=== Records to process ===

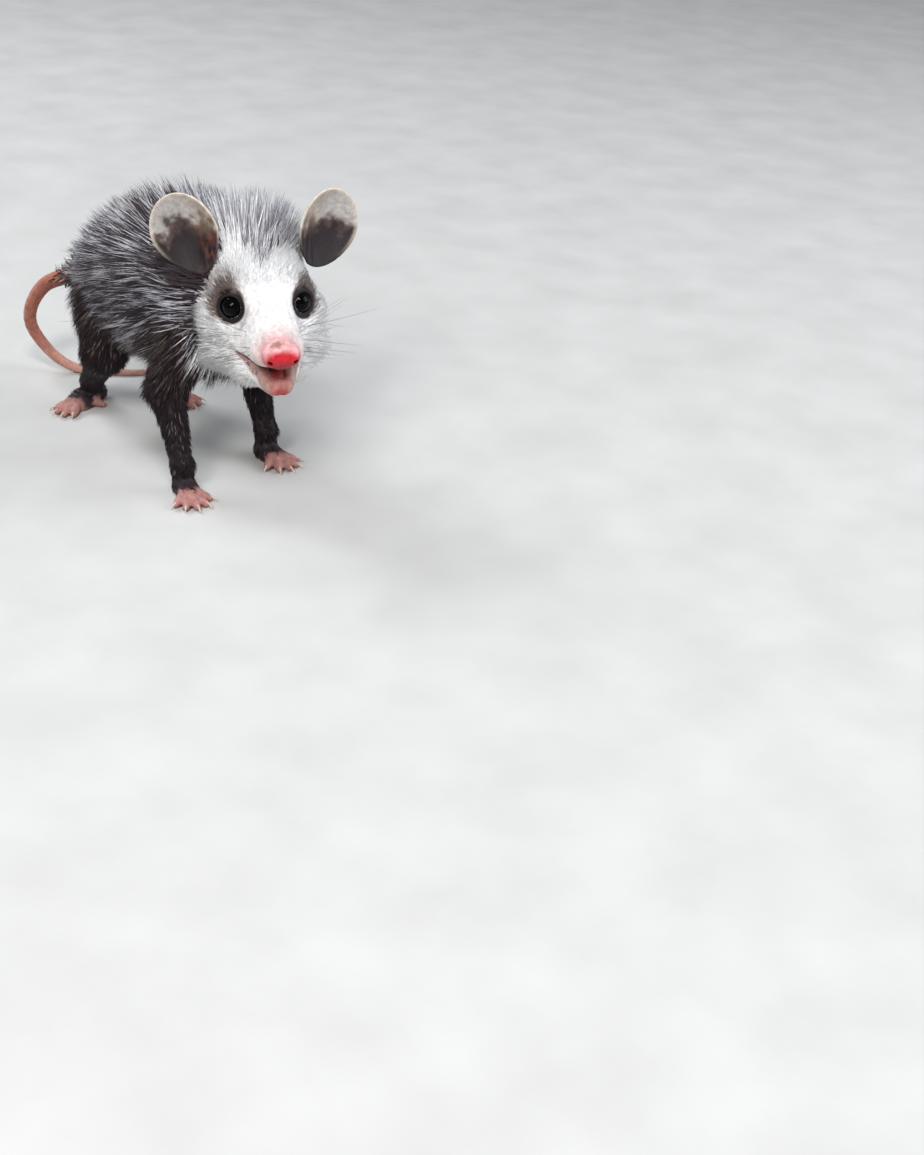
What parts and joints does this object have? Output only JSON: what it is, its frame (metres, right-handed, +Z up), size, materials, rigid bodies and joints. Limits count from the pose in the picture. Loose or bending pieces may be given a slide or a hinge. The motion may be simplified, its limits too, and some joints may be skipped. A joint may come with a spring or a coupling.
{
  "type": "young opossum model",
  "caption": "Life-size still model of a young opossum walking on four feet with its head turned to its right, mouth a little open and bare tail curled down to the ground",
  "frame": {"origin": "on the ground, under the middle of the model's bounding box", "axes": "+X from the rump towards the head, +Y to the animal's left, +Z up"},
  "size_m": [0.193, 0.0756, 0.1108],
  "materials": {
    "face_coat": "short dense fur, white with grey round the eyes and a grey wedge on the forehead",
    "body_coat": "long loose fur, dark underneath with silver-white guard hairs",
    "leg_coat": "short fur",
    "bare_skin": "matte, finely scaled on the tail",
    "ear_skin": "thin and matte, dark at the base and pale towards the top",
    "nose_skin": "moist, satin",
    "mouth_skin": "moist, satin",
    "eye": "glossy black"
  },
  "bodies": {
    "root": {"head": "face_coat", "lower_jaw": "face_coat", "nose": "nose_skin", "tongue": "mouth_skin", "eye_left": "eye", "eye_right": "eye", "ear_left": "ear_skin", "ear_right": "ear_skin", "neck": "body_coat", "torso": "body_coat", "upper_arm_left": "leg_coat", "upper_arm_right": "leg_coat", "forearm_left": "leg_coat", "forearm_right": "leg_coat", "hand_left": "bare_skin", "hand_right": "bare_skin", "thigh_left": "leg_coat", "thigh_right": "leg_coat", "shank_left": "leg_coat", "shank_right": "leg_coat", "foot_left": "bare_skin", "foot_right": "bare_skin", "tail_base": "bare_skin", "tail_upper": "bare_skin", "tail_bend": "bare_skin", "tail_lower": "bare_skin", "tail_tip": "bare_skin"}
  },
  "joints": []
}
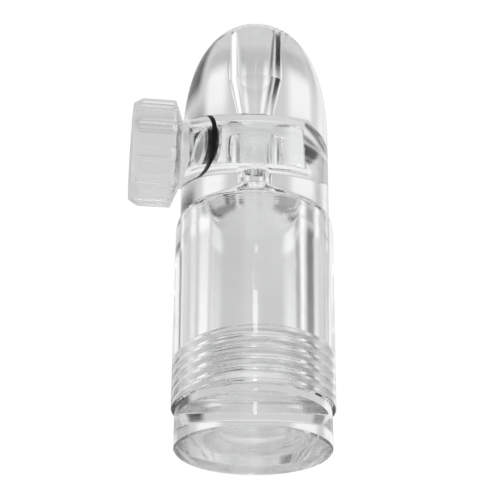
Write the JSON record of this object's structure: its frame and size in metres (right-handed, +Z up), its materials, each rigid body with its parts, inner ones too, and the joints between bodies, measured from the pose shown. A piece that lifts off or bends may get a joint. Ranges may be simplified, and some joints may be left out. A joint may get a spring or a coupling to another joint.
{
  "type": "pocket powder doser",
  "caption": "Clear bullet-shaped powder doser: a turning tap carries a measured dose from the barrel to the nose channel, and a screw base closes the barrel.",
  "frame": {"origin": "centre of the flat underside of the screw base, on the barrel's axis", "axes": "+Z up the long axis towards the nose; the tap's axis is parallel to X, with its knob on the -X side"},
  "size_m": [0.0236, 0.018, 0.0531],
  "materials": {
    "clear_acrylic": "clear, polished",
    "seal_rubber": "black, slightly greased"
  },
  "bodies": {
    "body": {"body": "clear_acrylic"},
    "seal": {"tap_o_ring": "seal_rubber"},
    "tap": {"tap": "clear_acrylic"},
    "cap": {"base_cap": "clear_acrylic"},
    "cap_thread": {"base_cap_thread": "clear_acrylic"}
  },
  "joints": [
    {"name": "tap_pull", "type": "slide", "parent": "body", "child": "seal", "axis": [-1, 0, 0], "range_m": [0, 0.0125]},
    {"name": "tap_turn", "type": "hinge", "parent": "seal", "child": "tap", "pos_m": [0, 0, 0.03585], "axis": [-1, 0, 0], "continuous": true},
    {"name": "cap_travel", "type": "slide", "parent": "body", "child": "cap", "axis": [0, 0, -1], "range_m": [0, 0.0075]},
    {"name": "cap_turn", "type": "hinge", "parent": "cap", "child": "cap_thread", "pos_m": [0, 0, 0], "axis": [0, 0, -1], "range_deg": [0, 2161]}
  ],
  "couplings": [
    {"joint": "cap_turn", "follows": "cap_travel", "rad_per_m": 5026.5}
  ]
}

===

• _Required work_: Return the entries above exactly, each one complete.

• _Full response_:
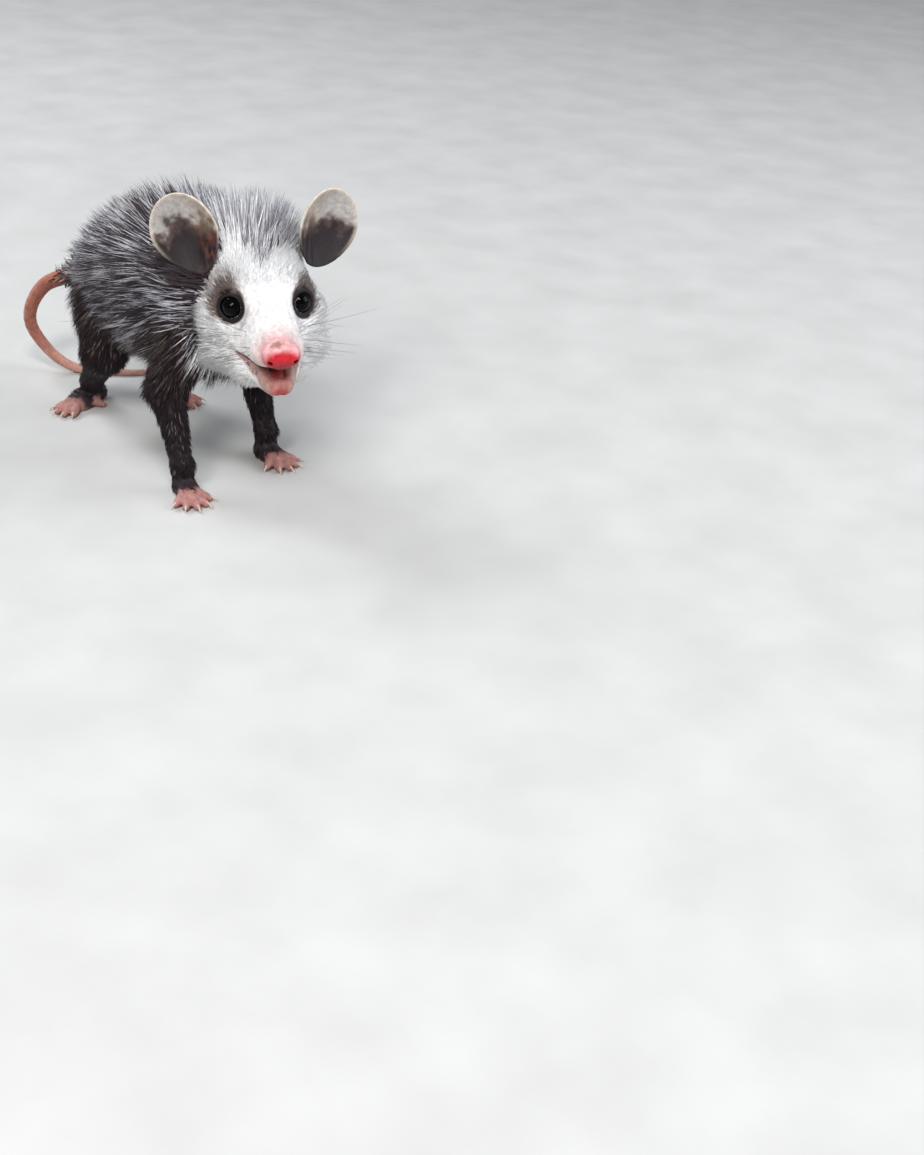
What parts and joints does this object have? Output only JSON: what it is, its frame (metres, right-handed, +Z up), size, materials, rigid bodies and joints. Limits count from the pose in the picture. Loose or bending pieces may be given a slide or a hinge. The motion may be simplified, its limits too, and some joints may be skipped. A joint may come with a spring or a coupling.
{
  "type": "young opossum model",
  "caption": "Life-size still model of a young opossum walking on four feet with its head turned to its right, mouth a little open and bare tail curled down to the ground",
  "frame": {"origin": "on the ground, under the middle of the model's bounding box", "axes": "+X from the rump towards the head, +Y to the animal's left, +Z up"},
  "size_m": [0.193, 0.0756, 0.1108],
  "materials": {
    "face_coat": "short dense fur, white with grey round the eyes and a grey wedge on the forehead",
    "body_coat": "long loose fur, dark underneath with silver-white guard hairs",
    "leg_coat": "short fur",
    "bare_skin": "matte, finely scaled on the tail",
    "ear_skin": "thin and matte, dark at the base and pale towards the top",
    "nose_skin": "moist, satin",
    "mouth_skin": "moist, satin",
    "eye": "glossy black"
  },
  "bodies": {
    "root": {"head": "face_coat", "lower_jaw": "face_coat", "nose": "nose_skin", "tongue": "mouth_skin", "eye_left": "eye", "eye_right": "eye", "ear_left": "ear_skin", "ear_right": "ear_skin", "neck": "body_coat", "torso": "body_coat", "upper_arm_left": "leg_coat", "upper_arm_right": "leg_coat", "forearm_left": "leg_coat", "forearm_right": "leg_coat", "hand_left": "bare_skin", "hand_right": "bare_skin", "thigh_left": "leg_coat", "thigh_right": "leg_coat", "shank_left": "leg_coat", "shank_right": "leg_coat", "foot_left": "bare_skin", "foot_right": "bare_skin", "tail_base": "bare_skin", "tail_upper": "bare_skin", "tail_bend": "bare_skin", "tail_lower": "bare_skin", "tail_tip": "bare_skin"}
  },
  "joints": []
}
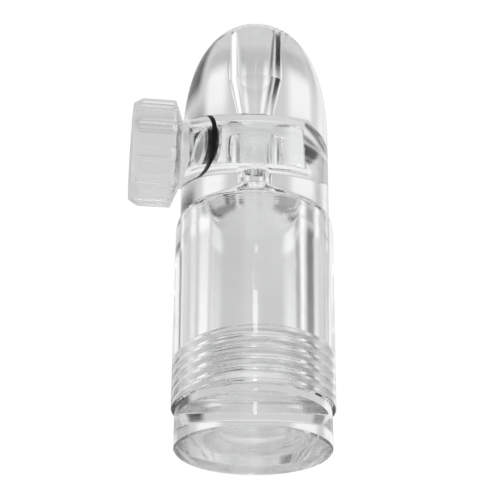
Write the JSON record of this object's structure: its frame and size in metres (right-handed, +Z up), its materials, each rigid body with its parts, inner ones too, and the joints between bodies, measured from the pose shown. A piece that lifts off or bends may get a joint. Ranges may be simplified, and some joints may be left out. A joint may get a spring or a coupling to another joint.
{
  "type": "pocket powder doser",
  "caption": "Clear bullet-shaped powder doser: a turning tap carries a measured dose from the barrel to the nose channel, and a screw base closes the barrel.",
  "frame": {"origin": "centre of the flat underside of the screw base, on the barrel's axis", "axes": "+Z up the long axis towards the nose; the tap's axis is parallel to X, with its knob on the -X side"},
  "size_m": [0.0236, 0.018, 0.0531],
  "materials": {
    "clear_acrylic": "clear, polished",
    "seal_rubber": "black, slightly greased"
  },
  "bodies": {
    "body": {"body": "clear_acrylic"},
    "seal": {"tap_o_ring": "seal_rubber"},
    "tap": {"tap": "clear_acrylic"},
    "cap": {"base_cap": "clear_acrylic"},
    "cap_thread": {"base_cap_thread": "clear_acrylic"}
  },
  "joints": [
    {"name": "tap_pull", "type": "slide", "parent": "body", "child": "seal", "axis": [-1, 0, 0], "range_m": [0, 0.0125]},
    {"name": "tap_turn", "type": "hinge", "parent": "seal", "child": "tap", "pos_m": [0, 0, 0.03585], "axis": [-1, 0, 0], "continuous": true},
    {"name": "cap_travel", "type": "slide", "parent": "body", "child": "cap", "axis": [0, 0, -1], "range_m": [0, 0.0075]},
    {"name": "cap_turn", "type": "hinge", "parent": "cap", "child": "cap_thread", "pos_m": [0, 0, 0], "axis": [0, 0, -1], "range_deg": [0, 2161]}
  ],
  "couplings": [
    {"joint": "cap_turn", "follows": "cap_travel", "rad_per_m": 5026.5}
  ]
}